What has been the biggest adjustment to being out of the classroom?
“It’s hard not being with middle school kids every day. They have a special quality about them that warms my heart. Their energy for life, the little things we often take for granted, is exhilarating. They kept me young, for sure.”
What was one of the most enjoyable aspects of teaching?
“Being surrounded by energetic 11-year-olds that gave you their heart if you connected with them. Maybe it sounds odd but I never had a problem connecting with the kids. They want your attention, your support, encouragement and structure that, as teachers, we are able to provide them. They were and always will be pure joy.”
And the most challenging?
“Reaching the child that brought with them a lot of baggage. Folks outside the education realm may often overlook the fact that teachers only have them for seven hours. They have families and support systems ‑ or lack thereof ‑ that we cannot control. Kids face a host of challenges outside the classroom that they absolutely bring with them to school. I can tell which kids had breakfast and are ready to learn versus those that just woke up and are hungry. While we may not be able to control those outside influences, the kids definitely bring those life experiences into the classroom.”
What are some of the biggest lessons you’ve learned yourself from your 45 years in education?
“Be able to monitor and adjust to a new situation within minutes. If you want to teach, I can guarantee you that before 7:30 a.m., you will have made 50 decisions. You can’t be wishy-washy, especially not with 11-year-olds. I have learned how to make decisions, to monitor and to adapt. It’s important to be flexible. If a lesson isn’t working, you try a new tactic on the fly. Whatever it takes to educate, foster, encourage and engage the student ... that’s what’s demanded of a teacher.”

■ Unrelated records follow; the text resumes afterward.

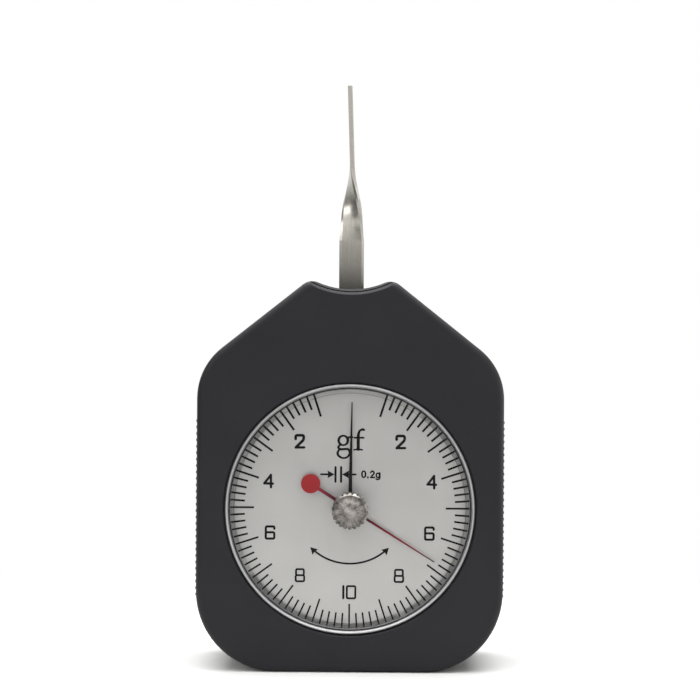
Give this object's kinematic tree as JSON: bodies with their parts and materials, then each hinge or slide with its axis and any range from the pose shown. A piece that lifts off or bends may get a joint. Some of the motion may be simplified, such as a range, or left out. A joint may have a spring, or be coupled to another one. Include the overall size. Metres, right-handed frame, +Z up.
{
  "type": "dial tension gauge",
  "caption": "Pocket force gauge with a round dial in a shouldered case, a twisted spring feeler on top, a main pointer and a red peak pointer with a knurled reset knob.",
  "frame": {"origin": "centre of the flat base, halfway through the depth of the case", "axes": "+X to the right of the dial, +Y from the dial to the back of the case, +Z up along the feeler at rest"},
  "size_m": [0.0624, 0.0292, 0.1199],
  "materials": {
    "case_plastic": "fine moulded grain, charcoal",
    "ring_bright_metal": "satin bright",
    "crystal_acrylic": "clear, polished",
    "dial_silver": "satin silver, printed black scale",
    "movement_brass": "machined",
    "screw_steel": "zinc plated",
    "arbor_steel": "turned",
    "spring_steel": "rolled",
    "feeler_steel": "brushed lengthwise",
    "knob_nickel": "turned and knurled",
    "pointer_black": "satin black",
    "pointer_red": "satin red"
  },
  "bodies": {
    "case": {"front_case": "case_plastic", "rear_cover": "case_plastic", "cover_screws": "screw_steel", "bezel_ring": "ring_bright_metal", "crystal": "crystal_acrylic", "crystal_bush": "movement_brass", "dial_plate": "dial_silver", "front_plate": "movement_brass", "back_plate": "movement_brass", "plate_pillars": "movement_brass", "pillar_screws": "screw_steel", "movement_screws": "screw_steel", "pointer_bushes": "movement_brass", "lever_bushes": "movement_brass", "stop_pins": "screw_steel", "spring_block": "movement_brass", "block_screws": "screw_steel", "leaf_spring": "spring_steel", "hairspring": "spring_steel", "hairspring_stud": "movement_brass"},
    "lever": {"lever_arbor": "arbor_steel", "feeler_holder": "movement_brass", "feeler": "feeler_steel", "clamp_plate": "arbor_steel", "clamp_screws": "screw_steel", "spring_pins": "arbor_steel", "sector_gear": "movement_brass"},
    "pointer": {"pointer_arbor": "arbor_steel", "pinion": "arbor_steel", "hairspring_collet": "movement_brass", "pointer_hub": "movement_brass", "main_pointer": "pointer_black"},
    "peak": {"reset_knob": "knob_nickel", "knob_stem": "arbor_steel", "friction_washer": "spring_steel", "peak_hub": "movement_brass", "peak_pointer": "pointer_red", "drive_pin": "arbor_steel"}
  },
  "joints": [
    {"name": "feeler_swing", "type": "hinge", "parent": "case", "child": "lever", "pos_m": [0, 0, 0.0584], "axis": [0, 1, 0], "range_deg": [-11.25, 11.25], "stiffness_Nm_per_rad": 0.03, "deforming": ["leaf_spring"]},
    {"name": "pointer_turn", "type": "hinge", "parent": "case", "child": "pointer", "pos_m": [0, 0, 0.0329], "axis": [0, 1, 0], "range_deg": [-180, 180], "deforming": ["hairspring"]},
    {"name": "peak_turn", "type": "hinge", "parent": "case", "child": "peak", "pos_m": [0, 0, 0.0329], "axis": [0, 1, 0], "range_deg": [-117, 233]}
  ],
  "couplings": [
    {"joint": "pointer_turn", "follows": "feeler_swing", "ratio": -16}
  ]
}
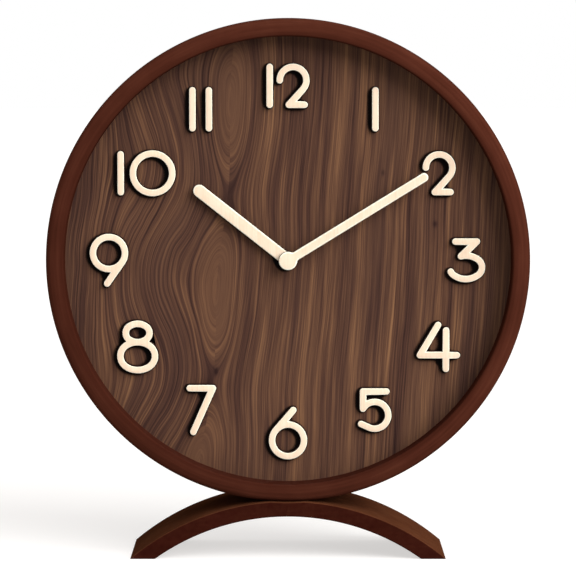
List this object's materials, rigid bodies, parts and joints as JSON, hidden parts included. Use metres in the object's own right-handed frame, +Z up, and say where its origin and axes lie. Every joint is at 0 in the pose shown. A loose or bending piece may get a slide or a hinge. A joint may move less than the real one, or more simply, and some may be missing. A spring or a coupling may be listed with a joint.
{
  "type": "desk clock",
  "caption": "Round wooden desk clock on an arched foot, with raised numerals, plain bar hands and a quartz movement behind the dial.",
  "frame": {"origin": "on the table, midway between the soles of the foot and midway between its front and back", "axes": "+Z up, +X to the right as the clock is read, -Y towards the reader, so +Y looks through the dial from the front"},
  "size_m": [0.2032, 0.05, 0.2272],
  "materials": {
    "stained_wood": "satin",
    "walnut_veneer": "matte",
    "maple": "matte",
    "pine": "raw",
    "black_hardboard": "matte",
    "zinc_steel": "zinc plated",
    "black_housing": "moulded",
    "brass": "turned",
    "white_nylon": "moulded",
    "black_knob": "moulded",
    "magnet": "sintered",
    "spring_steel": "bright",
    "silicon_steel": "punched",
    "bobbin_plastic": "moulded",
    "copper_wire": "enamelled",
    "board_laminate": "laminated",
    "crystal_can": "drawn",
    "black_resin": "potted",
    "battery_jacket": "printed sleeve",
    "nickel_contact": "nickel plated"
  },
  "bodies": {
    "clock_case": {"arch_foot": "stained_wood", "back_board": "black_hardboard", "battery_cell": "battery_jacket", "board_screws": "zinc_steel", "case_ring": "stained_wood", "circuit_board": "board_laminate", "circuit_chip": "black_resin", "coil_bobbin": "bobbin_plastic", "coil_core": "silicon_steel", "coil_winding": "copper_wire", "dial_panel": "walnut_veneer", "foot_screws": "zinc_steel", "movement_case": "black_housing", "movement_cover": "black_housing", "movement_screws": "zinc_steel", "negative_contact": "nickel_contact", "numeral_01": "maple", "numeral_02": "maple", "numeral_03": "maple", "numeral_04": "maple", "numeral_05": "maple", "numeral_06": "maple", "numeral_07": "maple", "numeral_08": "maple", "numeral_09": "maple", "numeral_10": "maple", "numeral_11": "maple", "numeral_12": "maple", "positive_contact": "nickel_contact", "quartz_crystal": "crystal_can", "spacer_blocks": "pine", "stator": "silicon_steel"},
    "minute_hand_set": {"minute_hand": "maple", "cannon_pinion": "brass", "slip_spring": "spring_steel"},
    "hour_hand_set": {"hour_hand": "maple", "hour_wheel": "brass"},
    "motion_work": {"motion_wheel": "white_nylon"},
    "setting_shaft": {"setting_arbor": "white_nylon", "setting_knob": "black_knob"},
    "rotor_set": {"rotor": "white_nylon", "rotor_magnet": "magnet"},
    "intermediate_set": {"intermediate_wheel": "white_nylon"},
    "second_set": {"second_wheel": "white_nylon"},
    "third_set": {"third_wheel": "white_nylon"},
    "centre_set": {"centre_wheel": "white_nylon"}
  },
  "joints": [
    {"name": "minute_hand_turn", "type": "hinge", "parent": "clock_case", "child": "minute_hand_set", "pos_m": [0, -0.014, 0.1256], "axis": [0, 1, 0], "continuous": true},
    {"name": "hour_hand_turn", "type": "hinge", "parent": "clock_case", "child": "hour_hand_set", "pos_m": [0, -0.014, 0.1256], "axis": [0, 1, 0], "continuous": true},
    {"name": "motion_wheel_turn", "type": "hinge", "parent": "clock_case", "child": "motion_work", "pos_m": [0, -0.014, 0.1336], "axis": [0, 1, 0], "continuous": true},
    {"name": "setting_knob_turn", "type": "hinge", "parent": "clock_case", "child": "setting_shaft", "pos_m": [0.00394, -0.014, 0.14102], "axis": [0, 1, 0], "continuous": true},
    {"name": "rotor_turn", "type": "hinge", "parent": "clock_case", "child": "rotor_set", "pos_m": [0.01644, -0.014, 0.12329], "axis": [0, 1, 0], "continuous": true},
    {"name": "intermediate_wheel_turn", "type": "hinge", "parent": "clock_case", "child": "intermediate_set", "pos_m": [0.00951, -0.014, 0.12426], "axis": [0, 1, 0], "continuous": true},
    {"name": "second_wheel_turn", "type": "hinge", "parent": "clock_case", "child": "second_set", "pos_m": [0, -0.014, 0.1256], "axis": [0, 1, 0], "continuous": true},
    {"name": "third_wheel_turn", "type": "hinge", "parent": "clock_case", "child": "third_set", "pos_m": [-0.00886, -0.014, 0.12404], "axis": [0, 1, 0], "continuous": true},
    {"name": "centre_wheel_turn", "type": "hinge", "parent": "clock_case", "child": "centre_set", "pos_m": [0, -0.014, 0.1256], "axis": [0, 1, 0], "continuous": true}
  ],
  "couplings": [
    {"joint": "motion_wheel_turn", "follows": "minute_hand_turn", "ratio": -0.33333},
    {"joint": "hour_hand_turn", "follows": "minute_hand_turn", "ratio": 0.083333},
    {"joint": "setting_knob_turn", "follows": "minute_hand_turn", "ratio": 0.83333},
    {"joint": "intermediate_wheel_turn", "follows": "rotor_turn", "ratio": -0.16667},
    {"joint": "second_wheel_turn", "follows": "rotor_turn", "ratio": 0.033333},
    {"joint": "third_wheel_turn", "follows": "rotor_turn", "ratio": -0.0044444},
    {"joint": "centre_wheel_turn", "follows": "rotor_turn", "ratio": 0.00055556}
  ]
}
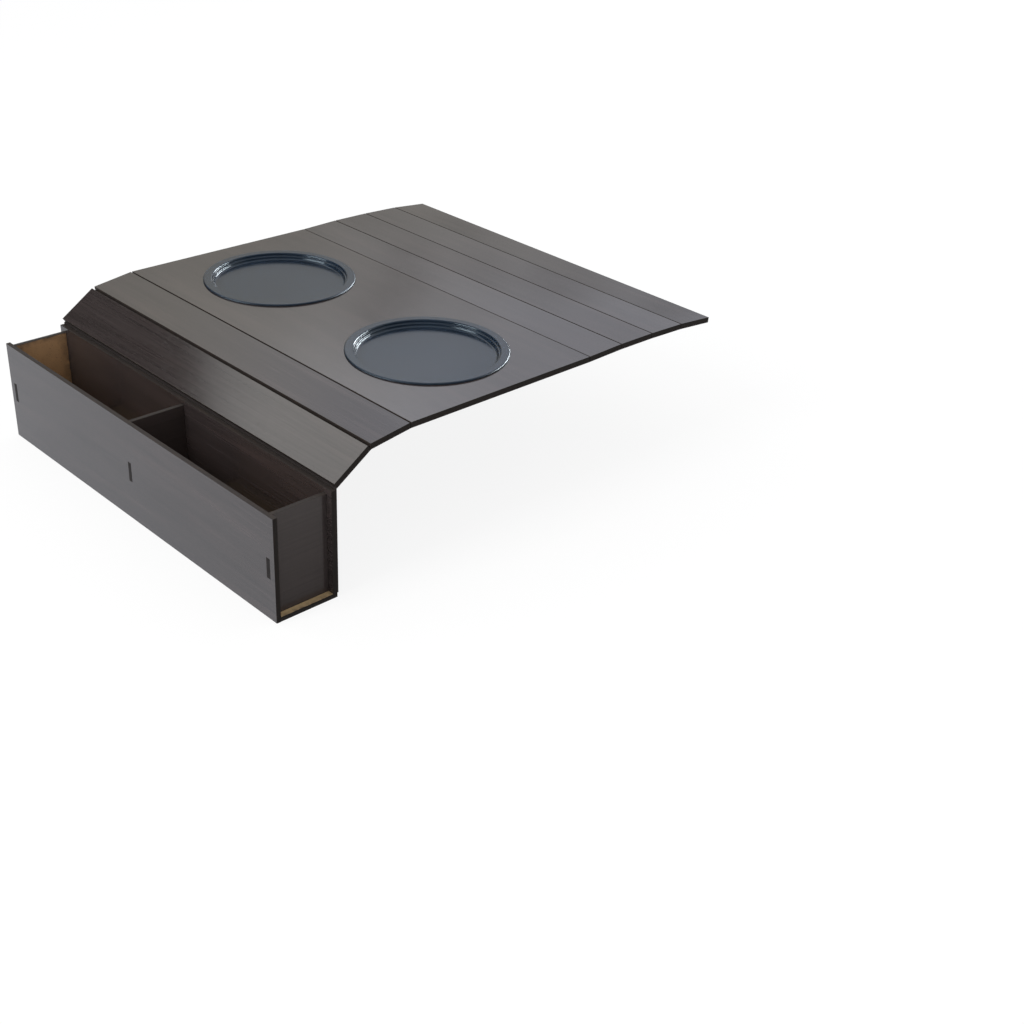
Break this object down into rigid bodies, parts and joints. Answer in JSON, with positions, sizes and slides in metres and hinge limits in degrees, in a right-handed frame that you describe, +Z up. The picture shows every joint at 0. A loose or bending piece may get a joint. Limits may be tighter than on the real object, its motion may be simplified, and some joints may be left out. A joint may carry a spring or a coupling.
{
  "type": "sofa arm tray",
  "caption": "Folding sofa arm tray: a mat of wood-look boards on a cloth backing, with drop-in cup dishes and a divided box that hangs beside the arm.",
  "frame": {"origin": "middle of the underside of the centre plate's backing, where the tray rests on the sofa's arm", "axes": "+X along the slats, -Y towards the hanging box, +Z up"},
  "size_m": [0.3, 0.3646, 0.0975],
  "materials": {
    "dark_laminate": "dark wood-grain laminate, satin gloss, charred cut edges",
    "bare_board": "board with a bare face, matte",
    "backing_cloth": "black felt-like cloth, matte",
    "dish_enamel": "dark blue-grey, satin gloss"
  },
  "bodies": {
    "plate": {"centre_plate": "dark_laminate", "backing_plate": "backing_cloth"},
    "cup_left": {"cup_left": "dish_enamel"},
    "cup_right": {"cup_right": "dish_enamel"},
    "box_side_inner": {"box_side_slat_inner": "dark_laminate", "backing_box_side_inner": "backing_cloth"},
    "box_side_outer": {"box_side_slat_outer": "dark_laminate", "backing_box_side_outer": "backing_cloth"},
    "box": {"box_back": "dark_laminate", "box_front": "dark_laminate", "box_bottom": "bare_board", "box_end_left": "bare_board", "box_end_right": "bare_board", "box_divider": "bare_board", "backing_box": "backing_cloth"},
    "free_side_1": {"free_side_slat_1": "dark_laminate", "backing_free_side_1": "backing_cloth"},
    "free_side_2": {"free_side_slat_2": "dark_laminate", "backing_free_side_2": "backing_cloth"},
    "free_side_3": {"free_side_slat_3": "dark_laminate", "backing_free_side_3": "backing_cloth"},
    "free_side_4": {"free_side_slat_4": "dark_laminate", "backing_free_side_4": "backing_cloth"}
  },
  "joints": [
    {"name": "inner_slat_fold", "type": "hinge", "parent": "plate", "child": "box_side_inner", "pos_m": [0, -0.0743, 0.0004], "axis": [1, 0, 0], "range_deg": [-16, 52]},
    {"name": "outer_slat_fold", "type": "hinge", "parent": "box_side_inner", "child": "box_side_outer", "pos_m": [0, -0.10361, -0.00372], "axis": [1, 0, 0], "range_deg": [-34, 34]},
    {"name": "box_fold", "type": "hinge", "parent": "box_side_outer", "child": "box", "pos_m": [0, -0.12857, -0.02055], "axis": [1, 0, 0], "range_deg": [-56, 34]},
    {"name": "free_side_fold_1", "type": "hinge", "parent": "plate", "child": "free_side_1", "pos_m": [0, 0.0743, 0.0004], "axis": [-1, 0, 0], "range_deg": [-6.5, 61.5]},
    {"name": "free_side_fold_2", "type": "hinge", "parent": "free_side_1", "child": "free_side_2", "pos_m": [0, 0.10389, 0.00118], "axis": [-1, 0, 0], "range_deg": [-10, 58]},
    {"name": "free_side_fold_3", "type": "hinge", "parent": "free_side_2", "child": "free_side_3", "pos_m": [0, 0.13349, 0.00092], "axis": [-1, 0, 0], "range_deg": [-9.5, 58.5]},
    {"name": "free_side_fold_4", "type": "hinge", "parent": "free_side_3", "child": "free_side_4", "pos_m": [0, 0.16307, -0.00012], "axis": [-1, 0, 0], "range_deg": [-11, 57]},
    {"name": "cup_left_lift", "type": "slide", "parent": "plate", "child": "cup_left", "axis": [0, 0, 1], "range_m": [0, 0.02]},
    {"name": "cup_right_lift", "type": "slide", "parent": "plate", "child": "cup_right", "axis": [0, 0, 1], "range_m": [0, 0.02]}
  ]
}
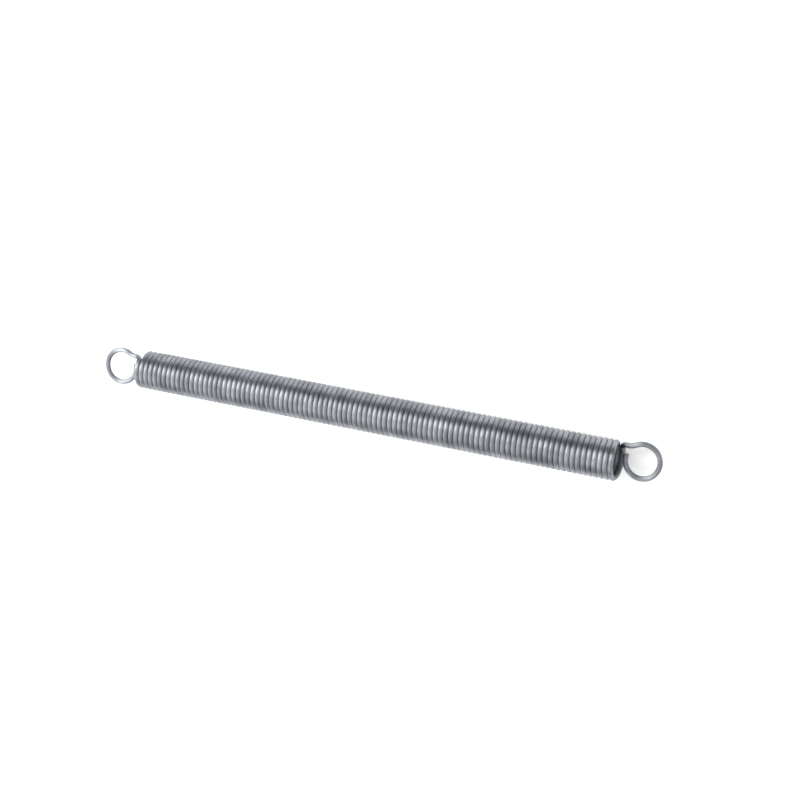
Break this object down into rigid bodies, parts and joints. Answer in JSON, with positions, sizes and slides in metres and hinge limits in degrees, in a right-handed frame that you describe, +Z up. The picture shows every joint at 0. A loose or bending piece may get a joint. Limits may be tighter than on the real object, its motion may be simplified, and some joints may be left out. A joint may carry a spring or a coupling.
{
  "type": "extension spring",
  "caption": "Long close-wound extension spring of round wire with a full hook loop at each end.",
  "frame": {"origin": "on the surface that the coil lies on, below the middle of the spring", "axes": "+X along the coil's axis, from one loop to the other; +Z up, square to the flat of both loops"},
  "size_m": [0.1354, 0.0092, 0.009],
  "materials": {
    "spring_wire": "satin"
  },
  "bodies": {
    "root": {"spring": "spring_wire"}
  },
  "joints": []
}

So how have you been occupying your newfound free time?
“I spend my days caring for a 5-month-old grandson and my 96-year-old mother. I also have the pleasure of helping one of my mother’s caregivers study for the GED. We mainly focus on math, which is my love and her nemesis. It’s a very heartwarming experience to be given the opportunity to teach an adult who wants to get her high school diploma. I also enjoy spending time with my husband of 46 years, who is a retired (Lexington-Richland 5) administrator.
So could you ever see yourself back in the classroom?
“Well, my teaching license doesn’t expire for another few years, so we’ll see. I just love the students. I love building them up and making them feel good about themselves … and about school. Teaching is what I’ve always wanted to do. It’s my way of making a difference in the world.”